**Given material:**

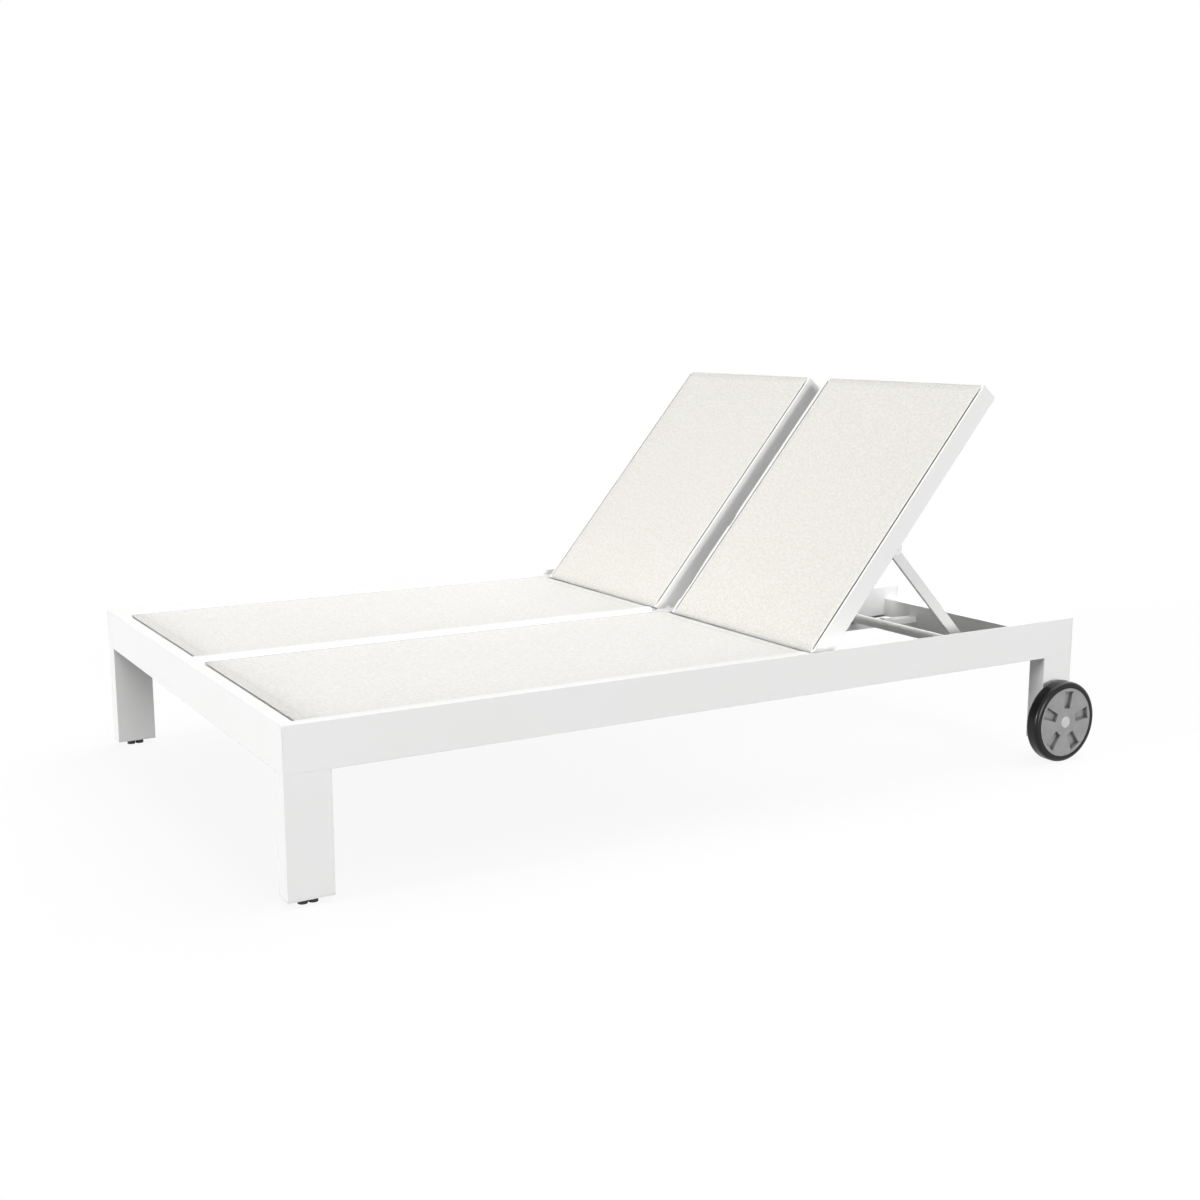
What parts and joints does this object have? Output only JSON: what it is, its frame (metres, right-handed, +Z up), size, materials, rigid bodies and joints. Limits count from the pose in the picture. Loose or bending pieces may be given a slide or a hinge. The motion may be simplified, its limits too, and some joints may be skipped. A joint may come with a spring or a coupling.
{
  "type": "double chaise lounger",
  "caption": "Low double chaise lounger: two slings side by side in one aluminium frame, with a separately reclining backrest on each half and wheels at the head end.",
  "frame": {"origin": "on the floor, on the middle plane, midway from the foot end's face to the back of the wheels", "axes": "+X to the right seen from the foot end, +Y from the foot end to the head end, +Z up"},
  "size_m": [1.384, 2.021, 0.8993],
  "materials": {
    "frame_white": "satin",
    "seat_fabric": "matte",
    "backrest_fabric": "matte",
    "spline_rod": "matte",
    "end_cap": "satin",
    "glide_black": "matte",
    "bush_nylon": "satin",
    "fastener_steel": "satin",
    "tyre_rubber": "satin",
    "wheel_grey": "satin",
    "hub_cap_light": "gloss"
  },
  "bodies": {
    "root": {"axle_nuts": "fastener_steel", "axle_spacers": "bush_nylon", "axles": "fastener_steel", "centre_rail": "frame_white", "foot_glides": "glide_black", "front_rail": "frame_white", "hinge_bolts": "fastener_steel", "hinge_spacers": "bush_nylon", "left_cross_rail": "frame_white", "left_front_leg": "frame_white", "left_prop_racks": "frame_white", "left_rear_leg": "frame_white", "left_rear_rail": "frame_white", "left_seat_sling": "seat_fabric", "left_side_rail": "frame_white", "leg_end_caps": "end_cap", "rail_end_caps": "end_cap", "right_cross_rail": "frame_white", "right_front_leg": "frame_white", "right_prop_racks": "frame_white", "right_rear_leg": "frame_white", "right_rear_rail": "frame_white", "right_seat_sling": "seat_fabric", "right_side_rail": "frame_white", "seat_splines": "spline_rod", "seat_spreaders": "frame_white"},
    "right_backrest": {"right_backrest_outer_rail": "frame_white", "right_backrest_inner_rail": "frame_white", "right_backrest_top_rail": "frame_white", "right_backrest_bottom_rail": "frame_white", "right_backrest_brace": "frame_white", "right_backrest_sling": "backrest_fabric", "right_backrest_splines": "spline_rod", "right_backrest_bushes": "bush_nylon", "right_prop_ears": "frame_white", "right_prop_pins": "fastener_steel"},
    "right_prop": {"right_prop_outer_arm": "frame_white", "right_prop_inner_arm": "frame_white", "right_prop_bar": "frame_white"},
    "right_wheel": {"right_tyre": "tyre_rubber", "right_wheel_rim": "wheel_grey", "right_wheel_bush": "bush_nylon", "right_hub_cap": "hub_cap_light"},
    "left_backrest": {"left_backrest_outer_rail": "frame_white", "left_backrest_inner_rail": "frame_white", "left_backrest_top_rail": "frame_white", "left_backrest_bottom_rail": "frame_white", "left_backrest_brace": "frame_white", "left_backrest_sling": "backrest_fabric", "left_backrest_splines": "spline_rod", "left_backrest_bushes": "bush_nylon", "left_prop_ears": "frame_white", "left_prop_pins": "fastener_steel"},
    "left_prop": {"left_prop_outer_arm": "frame_white", "left_prop_inner_arm": "frame_white", "left_prop_bar": "frame_white"},
    "left_wheel": {"left_tyre": "tyre_rubber", "left_wheel_rim": "wheel_grey", "left_wheel_bush": "bush_nylon", "left_hub_cap": "hub_cap_light"}
  },
  "joints": [
    {"name": "right_backrest_hinge", "type": "hinge", "parent": "root", "child": "right_backrest", "pos_m": [0, 0.2488, 0.32], "axis": [1, 0, 0], "range_deg": [-50, 15]},
    {"name": "right_prop_hinge", "type": "hinge", "parent": "right_backrest", "child": "right_prop", "pos_m": [0, 0.46847, 0.53513], "axis": [1, 0, 0], "range_deg": [-29, 96.4]},
    {"name": "right_wheel_spin", "type": "hinge", "parent": "root", "child": "right_wheel", "pos_m": [0, 0.9125, 0.098], "axis": [1, 0, 0], "continuous": true},
    {"name": "left_backrest_hinge", "type": "hinge", "parent": "root", "child": "left_backrest", "pos_m": [0, 0.2488, 0.32], "axis": [1, 0, 0], "range_deg": [-50, 15]},
    {"name": "left_prop_hinge", "type": "hinge", "parent": "left_backrest", "child": "left_prop", "pos_m": [0, 0.46847, 0.53513], "axis": [1, 0, 0], "range_deg": [-29, 96.4]},
    {"name": "left_wheel_spin", "type": "hinge", "parent": "root", "child": "left_wheel", "pos_m": [0, 0.9125, 0.098], "axis": [1, 0, 0], "continuous": true}
  ],
  "couplings": [
    {"joint": "right_prop_hinge", "follows": "right_backrest_hinge", "ratio": -1.924},
    {"joint": "left_prop_hinge", "follows": "left_backrest_hinge", "ratio": -1.924}
  ]
}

**Problem requirements:** Reproduce the listing in full. Keep it exactly as written.

**Response:**
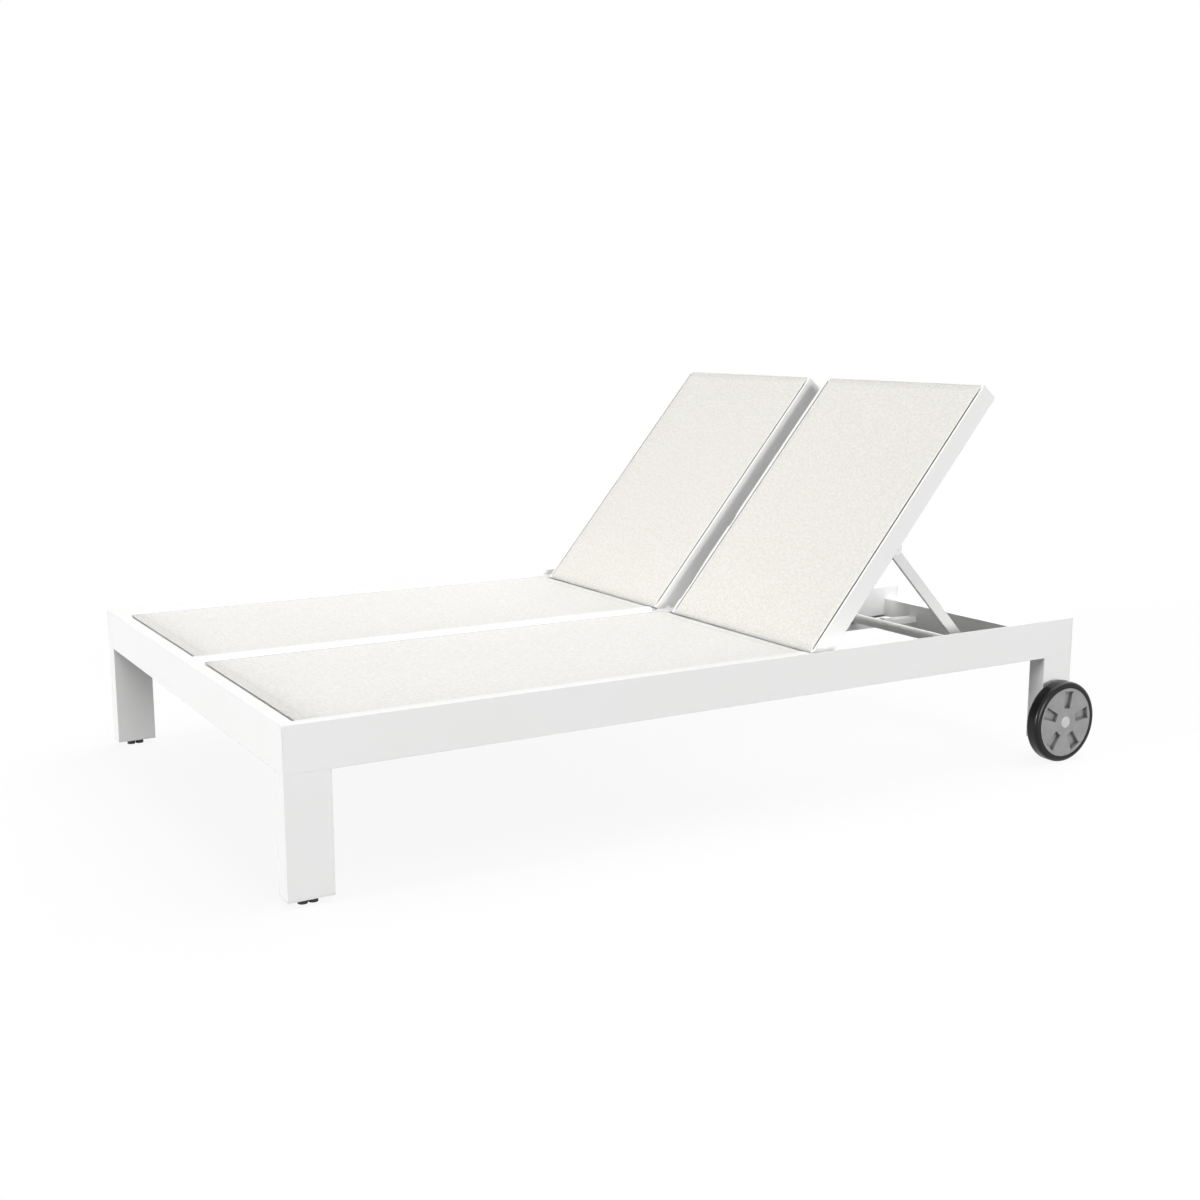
What parts and joints does this object have? Output only JSON: what it is, its frame (metres, right-handed, +Z up), size, materials, rigid bodies and joints. Limits count from the pose in the picture. Loose or bending pieces may be given a slide or a hinge. The motion may be simplified, its limits too, and some joints may be skipped. A joint may come with a spring or a coupling.
{
  "type": "double chaise lounger",
  "caption": "Low double chaise lounger: two slings side by side in one aluminium frame, with a separately reclining backrest on each half and wheels at the head end.",
  "frame": {"origin": "on the floor, on the middle plane, midway from the foot end's face to the back of the wheels", "axes": "+X to the right seen from the foot end, +Y from the foot end to the head end, +Z up"},
  "size_m": [1.384, 2.021, 0.8993],
  "materials": {
    "frame_white": "satin",
    "seat_fabric": "matte",
    "backrest_fabric": "matte",
    "spline_rod": "matte",
    "end_cap": "satin",
    "glide_black": "matte",
    "bush_nylon": "satin",
    "fastener_steel": "satin",
    "tyre_rubber": "satin",
    "wheel_grey": "satin",
    "hub_cap_light": "gloss"
  },
  "bodies": {
    "root": {"axle_nuts": "fastener_steel", "axle_spacers": "bush_nylon", "axles": "fastener_steel", "centre_rail": "frame_white", "foot_glides": "glide_black", "front_rail": "frame_white", "hinge_bolts": "fastener_steel", "hinge_spacers": "bush_nylon", "left_cross_rail": "frame_white", "left_front_leg": "frame_white", "left_prop_racks": "frame_white", "left_rear_leg": "frame_white", "left_rear_rail": "frame_white", "left_seat_sling": "seat_fabric", "left_side_rail": "frame_white", "leg_end_caps": "end_cap", "rail_end_caps": "end_cap", "right_cross_rail": "frame_white", "right_front_leg": "frame_white", "right_prop_racks": "frame_white", "right_rear_leg": "frame_white", "right_rear_rail": "frame_white", "right_seat_sling": "seat_fabric", "right_side_rail": "frame_white", "seat_splines": "spline_rod", "seat_spreaders": "frame_white"},
    "right_backrest": {"right_backrest_outer_rail": "frame_white", "right_backrest_inner_rail": "frame_white", "right_backrest_top_rail": "frame_white", "right_backrest_bottom_rail": "frame_white", "right_backrest_brace": "frame_white", "right_backrest_sling": "backrest_fabric", "right_backrest_splines": "spline_rod", "right_backrest_bushes": "bush_nylon", "right_prop_ears": "frame_white", "right_prop_pins": "fastener_steel"},
    "right_prop": {"right_prop_outer_arm": "frame_white", "right_prop_inner_arm": "frame_white", "right_prop_bar": "frame_white"},
    "right_wheel": {"right_tyre": "tyre_rubber", "right_wheel_rim": "wheel_grey", "right_wheel_bush": "bush_nylon", "right_hub_cap": "hub_cap_light"},
    "left_backrest": {"left_backrest_outer_rail": "frame_white", "left_backrest_inner_rail": "frame_white", "left_backrest_top_rail": "frame_white", "left_backrest_bottom_rail": "frame_white", "left_backrest_brace": "frame_white", "left_backrest_sling": "backrest_fabric", "left_backrest_splines": "spline_rod", "left_backrest_bushes": "bush_nylon", "left_prop_ears": "frame_white", "left_prop_pins": "fastener_steel"},
    "left_prop": {"left_prop_outer_arm": "frame_white", "left_prop_inner_arm": "frame_white", "left_prop_bar": "frame_white"},
    "left_wheel": {"left_tyre": "tyre_rubber", "left_wheel_rim": "wheel_grey", "left_wheel_bush": "bush_nylon", "left_hub_cap": "hub_cap_light"}
  },
  "joints": [
    {"name": "right_backrest_hinge", "type": "hinge", "parent": "root", "child": "right_backrest", "pos_m": [0, 0.2488, 0.32], "axis": [1, 0, 0], "range_deg": [-50, 15]},
    {"name": "right_prop_hinge", "type": "hinge", "parent": "right_backrest", "child": "right_prop", "pos_m": [0, 0.46847, 0.53513], "axis": [1, 0, 0], "range_deg": [-29, 96.4]},
    {"name": "right_wheel_spin", "type": "hinge", "parent": "root", "child": "right_wheel", "pos_m": [0, 0.9125, 0.098], "axis": [1, 0, 0], "continuous": true},
    {"name": "left_backrest_hinge", "type": "hinge", "parent": "root", "child": "left_backrest", "pos_m": [0, 0.2488, 0.32], "axis": [1, 0, 0], "range_deg": [-50, 15]},
    {"name": "left_prop_hinge", "type": "hinge", "parent": "left_backrest", "child": "left_prop", "pos_m": [0, 0.46847, 0.53513], "axis": [1, 0, 0], "range_deg": [-29, 96.4]},
    {"name": "left_wheel_spin", "type": "hinge", "parent": "root", "child": "left_wheel", "pos_m": [0, 0.9125, 0.098], "axis": [1, 0, 0], "continuous": true}
  ],
  "couplings": [
    {"joint": "right_prop_hinge", "follows": "right_backrest_hinge", "ratio": -1.924},
    {"joint": "left_prop_hinge", "follows": "left_backrest_hinge", "ratio": -1.924}
  ]
}